I read in the SQLAlchemy docs (http://docs.sqlalchemy.org/en/rel_0_9/core/types.html#sqlalchemy.types.Unicode):

When using the Unicode type, it is only appropriate to pass Python unicode objects, and not plain str. If a plain str is passed under Python 2, a warning is emitted.

In that case, it seems to me that we should use String? Or at least check for the type and maybe return something different (String/Unicode) dependent on type or python 2/3? I suppose always using the String type will work as long as your (unicode) data are also valid ascii? But when having non-ascii characters this will lead to an error?

jorisvandenbossche commented 10 years ago

With lib.infer_dtype we could check for string/unicode in principle. And then for python 2 return the appropriate String or Unicode, and for python 3 always Unicode ?

jreback commented 10 years ago

careful as this must scan all data

jorisvandenbossche commented 10 years ago

@jreback yes, but we already do this .. (if it is an object type column, to check for date/time: https://github.com/pydata/pandas/blob/master/pandas/io/sql.py#L788)

jreback commented 10 years ago

@jorisvandenbossche right ok

jorisvandenbossche commented 9 years ago

Problem with changing Text to String is that for some databases, we have to specify a maximum length. For MSSQL or PostgreSQL this does not seem to be a problem (they accept varchar without specifying a maximum lenght, but for MySQL this is required.

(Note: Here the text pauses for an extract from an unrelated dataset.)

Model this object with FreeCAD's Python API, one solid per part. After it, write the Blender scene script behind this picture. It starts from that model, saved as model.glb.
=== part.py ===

When you try to use just String, you get the following error:

CompileError: (in table 'test_string', column 'string'): VARCHAR requires a length on dialect mysql

which is what is actually also explained in the sqlalchemy docs of String: http://docs.sqlalchemy.org/en/rel_0_9/core/types.html#sqlalchemy.types.String

jorisvandenbossche commented 9 years ago

I know this does not solve the issue, but after PR #8926, you can specify a sqlalchemy type per column, so to override the default chosen one. So at least that gives a way to deal with this issue for now.